The following members signed as charter members of the First Baptist Church of Scottsdale: Rev. & Mrs. William Wilbur, Rev. & Mrs. Limon Trumbull and their daughter Rose Trumbull, Mr. & Mrs. Hans Weaver and their daughter Hattie (later Hattie Peterson), Mrs. E.O. Brown and her children Alvin and Ruth (later Ruth Zimmerman), Mrs. Sarah Thomas and her children Ellis and Grace (later Grace Crews).
Rev. Limon T. Trumbull from Astoria, Oregon was called as the first pastor. He served only a short time. Early in Rev. Trumbull’s term, Rev. Wm J. Gordon, a Colporter-Missionary from New Mexico, conducted the first evangelistic meeting ever held in Scottsdale. He entertained the first week and a half in the Vanderhoof’s home and remarked at that time how he was enjoying the fellowship of a good Baptist home. But when he was told that he was not in a Baptist home. He asked, “Are you not Baptists?” Verner and Jane said, “No.” He asked, “What are you?” They replied, “Methodists.” Rev. Gordon then asked, “What is the matter with these Baptists folks that they can’t entertain me? I am going to make other arrangements at once.” The Vanderhoofs said, “We were afraid you’d do something like that if you found out you were in a Methodist home so we have kept quiet about it.”
Verner then explained to Rev. Gordon that they had wanted to know what Baptists believe and had spirited him away from the Baptist homes so they could question him about Baptist Doctrine. They had kept him from bed for an hour or two each night after services that they might get information about what Baptists stand for and why be a Baptist anyway.
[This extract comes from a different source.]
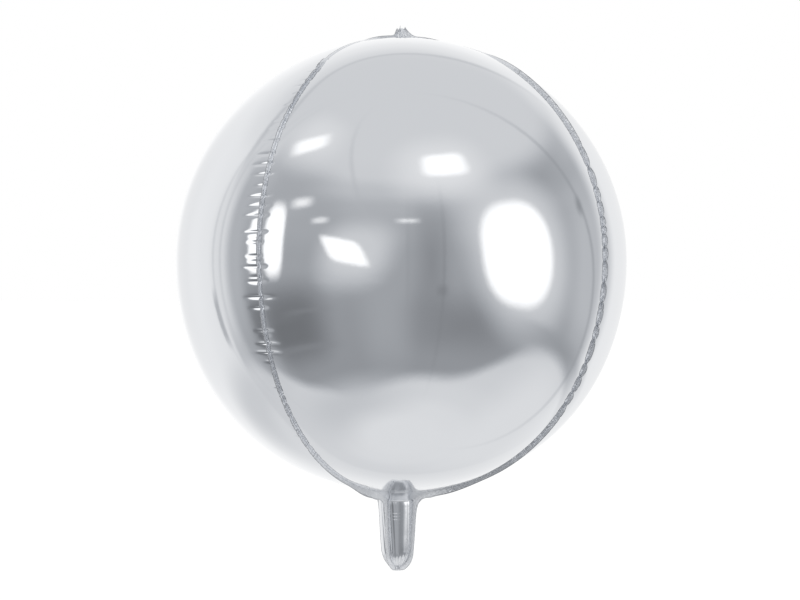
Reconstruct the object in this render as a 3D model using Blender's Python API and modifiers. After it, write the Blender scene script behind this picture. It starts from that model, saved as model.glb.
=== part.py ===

First non-charter members and first baptisms
In Verner’s words:
“You will understand that the information he gave us was satisfactory when you learn that at the last service of the meetings, I presented myself as the first candidate for baptism. Later Mrs. Vanderhoof, our daughter May and a man named Whitney presented themselves for baptism. We four were baptized in an irrigation ditch on Easter Sunday by Rev. Wilbur. This was the first baptism to take place in Scottsdale. Our eldest daughter, now Mrs. Fred (May) Mathis, Mrs. Vanderhoof and I were the first persons, with one other man, ever baptized in Scottsdale.”
The first baptism “in an irrigation ditch” occurred in the junction box on the southeast corner of the intersection of Indian School and Scottsdale Roads.
An interesting note to the first baptism: after searching many of the early records and some of the Vanderhoof clan records and memories, no first name for “a man named Whitney” has been revealed. It appears at this point that he shall go down in church history with the full name of “a man named Whitney”!
Rev. Wm. Wilbur, who had been State Evangelist for Kansas baptized the four because Pastor Trumbull was not well enough to attend to that work. Rev. Limon Trumbull was found dead in bed by his daughter, Rose, the next Wednesday morning after the baptisms. Rev. Wilbur was then called to succeed Trumbull as pastor.
The early church records were lost following the death of a church clerk in an auto accident and we cannot give dates nor length of service of the following pastors who served as listed by Vanderhoof: Mr. B.W. Getsinger, Rev. R.L. Creal, Rev. Limon T. Trumbull, Rev. William Wilbur, Rev. Sam Bridges, Rev. Sweat, Rev. R.P. Pope, Rev. C. Holland, Rev. W.F. Smith, Rev. R.P. Pope, Rev. V.A. Vanderhoof, Rev. A.S. Wahl, Rev. J.E. Wicker, Rev. William J. Gordon, Rev. Fred Mathis, Rev. Ed Lester, Rev. H.S. Lucas (Supply) Rev. J.W. Taber, Rev. C. Marvin Anderson, Rev. John McFarland (supply or interim), Rev. S.G. Cleveland, Rev. Elihu Goldman (supply or interim), Rev. Milton Van Slyke.